Esta falla en la comunicación entre pares se habría convertido en la porción más trágica de su vocación como intelectual. Con sus obras en el extranjero se exponía a malas traducciones e interpretaciones de sus textos, pero en el habla hispana era aún más dramática la impenetrabilidad personal en relación con las cosas más simples y acotadas, fenómeno que se extendía a la cuestión internacional entre naciones donde la hostilidad hacía imposible entenderse para dilucidar un futuro en Occidente. Ortega en América optó por su lema «ensimismamiento y alteración» (título de sus conferencias en Amigos del Arte) en que proponía a los argentinos, lejos del escenario bélico, reflexionar sobre la situación internacional, dado que el europeo vivía, a su entender, en estado de alteración. Encontró, sin embargo, en la sociedad porteña pasiones que funcionaban con gran presión sobre el extranjero; pasiones sin freno, sin inhibición, que se disparaban subitáneamente sobre el que pasaba, sin posibilidad de diálogo constructivo. Se lamentaba de que estas pasiones, que solían ser políticas, erosionaban amistades íntimas, sin ocasión de entendimiento mutuo entre amigos.
Al alejarse Ortega de su público argentino en 1942, habría advertido que también América estaría en crisis; que comenzaba en ella una nueva historia al término de su adolescencia, y que los argentinos debían «en todo rigor de la palabra» iniciar la cuesta hacia su propio destino incierto. Y advierte, al concluir «Meditación del pueblo joven», que para el criollo «termina el vivir ex abundantia», con una población que se densifica y ocupa espacios públicos.

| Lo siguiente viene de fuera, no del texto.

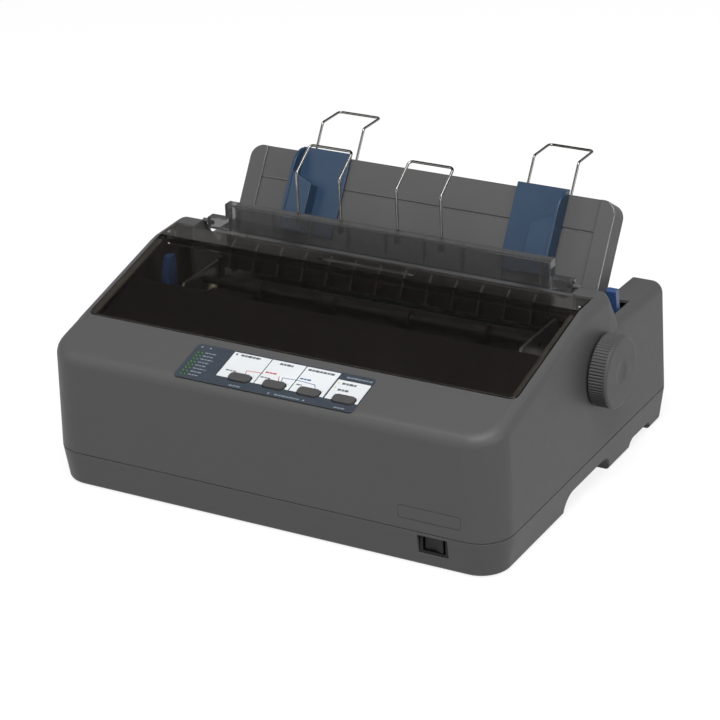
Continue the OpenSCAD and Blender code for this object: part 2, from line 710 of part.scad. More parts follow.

En vísperas del advenimiento del peronismo, se despedía Ortega con la sensación de que Argentina entraba en una nueva etapa histórica en que el lenguaje inocuo, libre de contenido político, pasaba a ser un instrumento de poder popular en la militancia de masas en la que tendrían que convivir exiliados, emigrados, transterrados, republicanos o nacionalistas. El entramado social los absorbió colectivamente, sacrificando su identidad de origen y las «causas» ideológicas que día a día quedaban obsoletas en el complejo revoltijo sudamericano, preservando en común su larga latinidad amestizada.